We talk about Dave Holland, we talk about Nostradamus, and K.K. very graciously says some good things about Decade of Domination, my own Priest book out the week we talked, but we close on a note that seems like resignation, even reconciliation…
“If you’ve got five guys who are going to spend a lifetime together, you have to have a different niche. You can’t all be like the one person. And you can’t all be like the other person. It’s like husband and wife, but usually she wears the trousers. If both of them wear the trousers it doesn’t go too far. So unfortunately it has to be like that. I paid the price but I felt I had to speak and set the record straight through my book. And I have to say, myself and Mark, we spent a lot of time talking about things…”

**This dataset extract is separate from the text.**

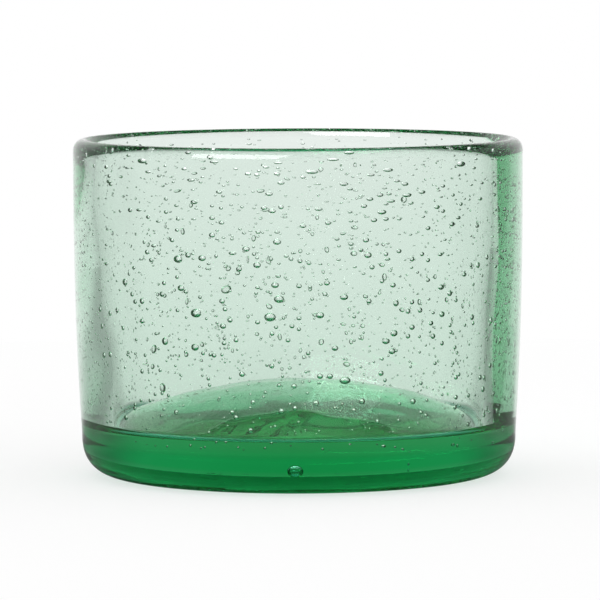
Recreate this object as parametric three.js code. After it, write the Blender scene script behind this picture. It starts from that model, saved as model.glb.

It seems, based on the intimate psychological exercise that the book represents, that those conversations were indeed cathartic. Bottom line, K.K. and Eglinton have put together an effortlessly accessible and swiftly-moving tale that will have you reassessing all you thought you knew about Priest. As AC/DC would say, “It’s a long way to the top if you wanna rock ‘’n’ roll,” and Heavy Duty helps underscore those humble sentiments with an English charm that is rare amongst rock autobiographies. You won’t come away down in the dumps about Priest, but you’ll emerge at the end of the story affected by the humanity of this band blessed, and from 1976 to 1979, unarguably the best.